Whether a bonus or raise, always pretend you’re living on the same salary you were when you just graduated college to keep that lifestyle inflation in check.
Earmark Tax Refunds For Debt
You should aim to not get a tax refund, because that means you can put that extra money towards paying off debt and earning a return in your savings account.
But if you can’t do it this year, that’s ok! Any tax refunds should be considered extra money for debt, instead of to buy material things. Every year around tax season, there are tons of “10 Things You Should Buy With Your Tax Refund” articles. Do the financially savvy thing and pay off your debt, invest, or save instead of buying things.
Don’t Neglect The Rest of Your Finances
You should always pay off the minimum required to make sure your credit score stays high, but there are 3 other things you should consider before making extra payments:
- Emergency Fund – Have 3-6 months of expenses in a high-yield savings account so you have cash on hand in case
- 401k Match (also 403b, 457, TSP, etc) – A 401k match is a 100% return on your contribution dollars. That’s better than saving a small amount on interest
- High Interest Debt – Most often credit card debt, which has APY’s of 20%+. Pay this off because your student loans will have a lower interest rate
Make Sure You’re Getting Cash Back & Apply That $ To Your Student Loans
I get at least 10 % back on most purchases I make by triple dipping on cash back. Credit cards offer cash back, online portals offer cash back, and you can get a small discount by buying a gift card from a gift card company that guarantees the gift card balance.

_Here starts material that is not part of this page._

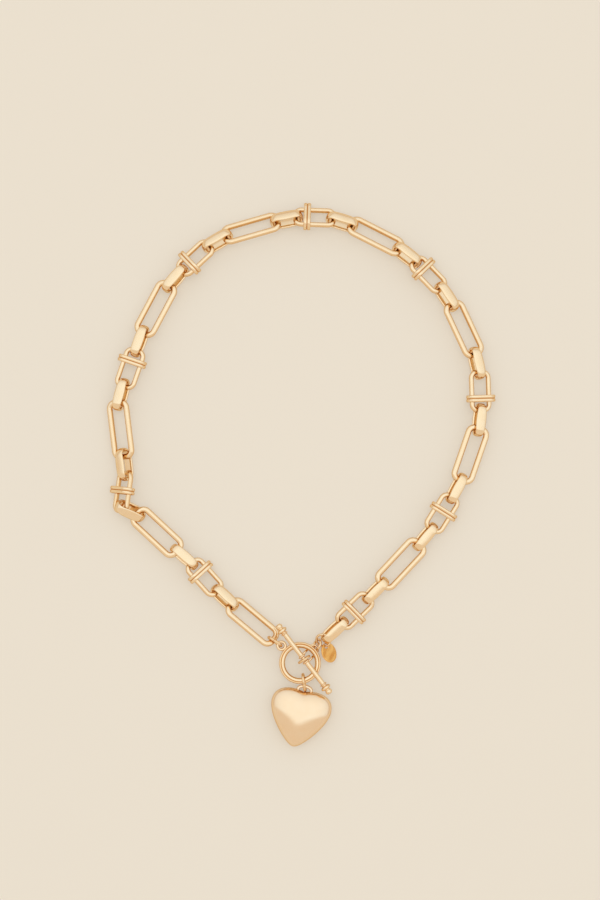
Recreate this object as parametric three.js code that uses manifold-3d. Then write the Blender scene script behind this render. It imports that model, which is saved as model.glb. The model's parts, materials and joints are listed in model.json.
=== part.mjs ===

Every year we get thousands in cash back without having to work for it. It’s always a great bonus.
Claim Your Student Loan Deduction
Did you know you can deduct the interest on your student loans on your tax return? While it doesn’t negate the pain of paying interest, it makes it a tiny bit better. You can deduct up to $2,500 a year on your student loans. There is a ceiling on this benefit though, so if you make more than $80,000 you won’t get that deduction.
Do you guys have any other student loan tips?